JWST early Universe observations and {\Lambda}CDM cosmology

TL;DR

This paper introduces hybrid cosmological models incorporating tired light concepts and varying coupling constants, which better align with JWST early galaxy observations and extend the universe's age, addressing the early galaxy formation problem.

Contribution

The paper develops and tests hybrid models combining tired light and covarying coupling constants, improving fit to JWST data and resolving early galaxy formation issues without new physics.

Findings

CCC+TL model fits JWST observations well

Extended universe age to 26.7 Gyr in the model

Addresses early galaxy formation without primordial black holes

Abstract

Deep space observations of the James Webb Space Telescope (JWST) have revealed that the structure and masses of very early Universe galaxies at high redshifts (z~15), existing at ~0.3 Gyr after the BigBang, maybe as evolved as the galaxies in existence for ~10 Gyr.

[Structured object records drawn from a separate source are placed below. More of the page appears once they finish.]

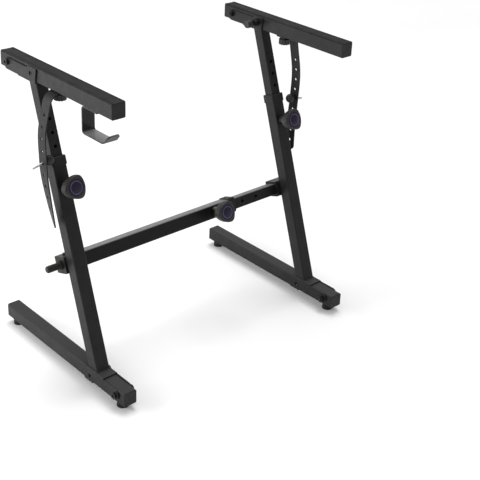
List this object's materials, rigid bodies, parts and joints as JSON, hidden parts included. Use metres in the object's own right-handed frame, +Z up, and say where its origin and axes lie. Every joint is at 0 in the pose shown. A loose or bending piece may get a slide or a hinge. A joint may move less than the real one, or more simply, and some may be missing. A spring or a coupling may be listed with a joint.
{
  "type": "folding keyboard stand",
  "caption": "Black folding keyboard stand: leaning telescopic legs on folding floor tubes, fold-down support arms, sliding crossbar, rubber straps and a headphone hook.",
  "frame": {"origin": "on the floor, half-way between the legs and half-way along the floor tubes", "axes": "+Z up, +X from the left leg to the right leg, the player stands on -Y"},
  "size_m": [0.7192, 0.43, 0.638],
  "materials": {
    "powder_coat": "satin black powder coat",
    "gloss_paint": "gloss black enamel on steel strip",
    "black_plastic": "black moulded plastic",
    "knob_plastic": "black moulded grip with steel screw or pin inside",
    "black_rubber": "black rubber",
    "foam_pad": "textured black foam rubber",
    "bright_steel": "zinc-plated steel",
    "black_steel": "black oxide steel",
    "badge_violet": "dark violet disc with one lighter ring"
  },
  "bodies": {
    "left_frame": {"left_outer_leg": "powder_coat", "left_leg_collar": "black_plastic", "left_lower_bracket": "powder_coat", "left_lower_pivot_bolt": "black_steel", "left_lower_plunger_bush": "black_steel", "crossbar_outer_tube": "powder_coat", "crossbar_collar": "black_plastic", "left_crossbar_socket": "powder_coat", "crossbar_end_plug": "black_plastic", "left_socket_bolt": "black_steel"},
    "left_base": {"left_base_tube": "powder_coat", "left_base_feet": "black_rubber", "left_base_end_caps": "black_plastic", "left_base_sleeves": "bright_steel"},
    "left_mast": {"left_inner_leg": "powder_coat", "left_upper_bracket": "powder_coat", "left_upper_pivot_bolt": "black_steel", "left_upper_plunger_bush": "black_steel"},
    "left_arm": {"left_arm_tube": "powder_coat", "left_arm_pad": "foam_pad", "left_arm_end_caps": "black_plastic", "left_arm_sleeves": "bright_steel", "left_strap": "black_rubber", "left_strap_pin": "bright_steel", "headphone_hook": "gloss_paint"},
    "left_thumb": {"left_thumb_screw": "knob_plastic"},
    "left_upper_lock": {"left_upper_plunger": "knob_plastic"},
    "left_lower_lock": {"left_lower_plunger": "knob_plastic"},
    "left_knob": {"left_leg_knob": "knob_plastic", "left_leg_knob_badge": "badge_violet"},
    "right_frame": {"right_outer_leg": "powder_coat", "right_leg_collar": "black_plastic", "right_lower_bracket": "powder_coat", "right_lower_pivot_bolt": "black_steel", "right_lower_plunger_bush": "black_steel", "crossbar_inner_tube": "powder_coat", "right_crossbar_socket": "powder_coat", "right_socket_bolt": "black_steel"},
    "right_base": {"right_base_tube": "powder_coat", "right_base_feet": "black_rubber", "right_base_end_caps": "black_plastic", "right_base_sleeves": "bright_steel"},
    "right_mast": {"right_inner_leg": "powder_coat", "right_upper_bracket": "powder_coat", "right_upper_pivot_bolt": "black_steel", "right_upper_plunger_bush": "black_steel"},
    "right_arm": {"right_arm_tube": "powder_coat", "right_arm_pad": "foam_pad", "right_arm_end_caps": "black_plastic", "right_arm_sleeves": "bright_steel", "right_strap": "black_rubber", "right_strap_pin": "bright_steel"},
    "right_thumb": {"right_thumb_screw": "knob_plastic"},
    "right_upper_lock": {"right_upper_plunger": "knob_plastic"},
    "right_lower_lock": {"right_lower_plunger": "knob_plastic"},
    "right_knob": {"right_leg_knob": "knob_plastic", "right_leg_knob_badge": "badge_violet"},
    "crossbar_knob": {"crossbar_knob": "knob_plastic", "crossbar_knob_badge": "badge_violet"},
    "handle": {"crossbar_handle": "knob_plastic"}
  },
  "joints": [
    {"name": "crossbar_slide", "type": "slide", "parent": "left_frame", "child": "right_frame", "axis": [1, 0, 0], "range_m": [-0.1245, 0.1245]},
    {"name": "left_base_fold", "type": "hinge", "parent": "left_frame", "child": "left_base", "pos_m": [-0.2925, -0.187, 0.029], "axis": [-1, 0, 0], "range_deg": [0, 285]},
    {"name": "left_leg_slide", "type": "slide", "parent": "left_frame", "child": "left_mast", "axis": [0, 0.3173, 0.9483], "range_m": [-0.135, 0.189]},
    {"name": "left_arm_fold", "type": "hinge", "parent": "left_mast", "child": "left_arm", "pos_m": [-0.2925, 0.1575, 0.6215], "axis": [-1, 0, 0], "range_deg": [0, 288]},
    {"name": "left_knob_turn", "type": "hinge", "parent": "left_frame", "child": "left_knob", "pos_m": [-0.2925, -0.02917, 0.41611], "axis": [0, -0.9483, 0.3173], "continuous": true},
    {"name": "left_thumb_turn", "type": "hinge", "parent": "left_arm", "child": "left_thumb", "pos_m": [-0.2925, 0.0005, 0.59], "axis": [0, 0, 1], "continuous": true},
    {"name": "left_upper_lock_pull", "type": "slide", "parent": "left_mast", "child": "left_upper_lock", "axis": [1, 0, 0], "range_m": [-0.0055, 0]},
    {"name": "left_lower_lock_pull", "type": "slide", "parent": "left_frame", "child": "left_lower_lock", "axis": [1, 0, 0], "range_m": [-0.0055, 0]},
    {"name": "right_base_fold", "type": "hinge", "parent": "right_frame", "child": "right_base", "pos_m": [0.2925, -0.187, 0.029], "axis": [-1, 0, 0], "range_deg": [0, 285]},
    {"name": "right_leg_slide", "type": "slide", "parent": "right_frame", "child": "right_mast", "axis": [0, 0.3173, 0.9483], "range_m": [-0.135, 0.189]},
    {"name": "right_arm_fold", "type": "hinge", "parent": "right_mast", "child": "right_arm", "pos_m": [0.2925, 0.1575, 0.6215], "axis": [-1, 0, 0], "range_deg": [0, 288]},
    {"name": "right_knob_turn", "type": "hinge", "parent": "right_frame", "child": "right_knob", "pos_m": [0.2925, -0.02917, 0.41611], "axis": [0, -0.9483, 0.3173], "continuous": true},
    {"name": "right_thumb_turn", "type": "hinge", "parent": "right_arm", "child": "right_thumb", "pos_m": [0.2925, 0.0005, 0.59], "axis": [0, 0, 1], "continuous": true},
    {"name": "right_upper_lock_pull", "type": "slide", "parent": "right_mast", "child": "right_upper_lock", "axis": [-1, 0, 0], "range_m": [-0.0055, 0]},
    {"name": "right_lower_lock_pull", "type": "slide", "parent": "right_frame", "child": "right_lower_lock", "axis": [1, 0, 0], "range_m": [-0.0055, 0]},
    {"name": "crossbar_knob_turn", "type": "hinge", "parent": "left_frame", "child": "crossbar_knob", "pos_m": [0.0825, -0.04365, 0.25434], "axis": [0, -0.9483, 0.3173], "continuous": true},
    {"name": "handle_turn", "type": "hinge", "parent": "left_frame", "child": "handle", "pos_m": [-0.32, -0.01046, 0.24324], "axis": [-1, 0, 0], "continuous": true}
  ]
}
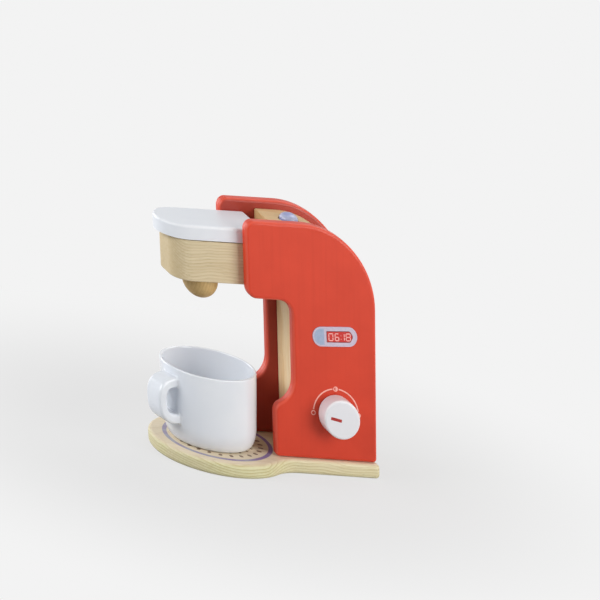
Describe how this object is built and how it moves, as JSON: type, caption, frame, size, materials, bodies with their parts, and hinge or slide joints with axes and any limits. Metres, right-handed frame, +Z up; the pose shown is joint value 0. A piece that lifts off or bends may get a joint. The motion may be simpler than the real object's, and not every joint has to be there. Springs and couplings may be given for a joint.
{
  "type": "toy coffee maker",
  "caption": "Toy coffee maker of wooden boards with a hinged lid, domed push button, turning side knob, display label, ball spout and a loose cup on a round-fronted base.",
  "frame": {"origin": "on the underside of the base board, at the centre of its round front end", "axes": "+Z up, -Y towards the front where the cup stands, +X towards the side with the knob and the display"},
  "size_m": [0.1498, 0.2523, 0.25],
  "materials": {
    "base_wood": "matt clear lacquer on pale wood",
    "red_paint": "satin orange-red paint on wood",
    "pine_wood": "matt clear lacquer on golden wood",
    "head_wood": "matt clear lacquer on tan wood",
    "spout_wood": "matt clear lacquer on turned wood",
    "lid_paint": "satin white paint on wood",
    "knob_paint": "satin white paint on wood",
    "label_film": "printed film",
    "button_paint": "blue-grey metallic paint on wood",
    "cup_plastic": "glossy white moulded plastic",
    "dowel_wood": "plain birch dowel",
    "steel": "zinc-plated steel"
  },
  "bodies": {
    "frame": {"base_board": "base_wood", "right_side_board": "red_paint", "left_side_board": "red_paint", "column_board": "pine_wood", "rear_board": "pine_wood", "top_block": "pine_wood", "brew_head": "head_wood", "spout": "spout_wood", "spout_dowel": "dowel_wood", "lid_hinge_pin": "steel", "display_label": "label_film", "button_spring": "steel", "base_screw_1": "steel", "base_screw_2": "steel", "base_screw_3": "steel", "base_screw_4": "steel", "base_screw_5": "steel", "base_screw_6": "steel", "right_dowel_1": "dowel_wood", "right_dowel_2": "dowel_wood", "right_dowel_3": "dowel_wood", "right_dowel_4": "dowel_wood", "right_dowel_5": "dowel_wood", "right_dowel_6": "dowel_wood", "right_dowel_7": "dowel_wood", "right_dowel_8": "dowel_wood", "left_dowel_1": "dowel_wood", "left_dowel_2": "dowel_wood", "left_dowel_3": "dowel_wood", "left_dowel_4": "dowel_wood", "left_dowel_5": "dowel_wood", "left_dowel_6": "dowel_wood", "left_dowel_7": "dowel_wood", "left_dowel_8": "dowel_wood"},
    "lid": {"lid": "lid_paint"},
    "knob": {"knob": "knob_paint", "knob_axle": "dowel_wood", "knob_washer": "steel", "knob_screw": "steel"},
    "button": {"push_button": "button_paint", "button_washer": "steel", "button_screw": "steel"},
    "cup": {"cup": "cup_plastic"}
  },
  "joints": [
    {"name": "lid_hinge", "type": "hinge", "parent": "frame", "child": "lid", "pos_m": [0, 0.0431, 0.2321], "axis": [-1, 0, 0], "range_deg": [0, 100]},
    {"name": "knob_turn", "type": "hinge", "parent": "frame", "child": "knob", "pos_m": [0.0425, 0.12025, 0.0635], "axis": [-1, 0, 0], "range_deg": [0, 180]},
    {"name": "button_press", "type": "slide", "parent": "frame", "child": "button", "axis": [0, 0, -1], "range_m": [0, 0.003], "stiffness_N_per_m": 600, "springref_m": -0.002, "deforming": ["button_spring"]},
    {"name": "cup_slide", "type": "slide", "parent": "frame", "child": "cup", "axis": [0, -1, 0], "range_m": [0, 0.135]}
  ]
}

The JWST findings are thus in strong tension with the ${\Lambda}$CDM cosmological model. While tired light (TL) models have been shown to comply with the JWST angular galaxy size data, they cannot satisfactorily explain isotropy of the cosmic microwave background (CMB) observations or fit the supernovae distance modulus vs. redshift data well. We have developed hybrid models that include the tired light concept in the expanding universe. The hybrid ${\Lambda}$CDM model fits the supernovae type 1a data well but not the JWST observations. We present a model with covarying coupling constants (CCC), starting from the modified FLRW metric and resulting Einstein and Friedmann equations, and a CCC+TL hybrid model. They fit the Pantheon+ data admirably, and the CCC+TL model is compliant with the JWST observations. It stretches the age of the universe to 26.7 Gyr with 5.8 Gyr at z=10 and 3.5 Gyr at z=20, giving enough time to form massive galaxies. It thus resolves the 'impossible early galaxy' problem without requiring the existence of primordial black hole seeds or modified power spectrum, rapid formation of massive population III stars, and super Eddington accretion rates. One could infer the CCC model as an extension of the ${\Lambda}$CDM model with a dynamic cosmological constant.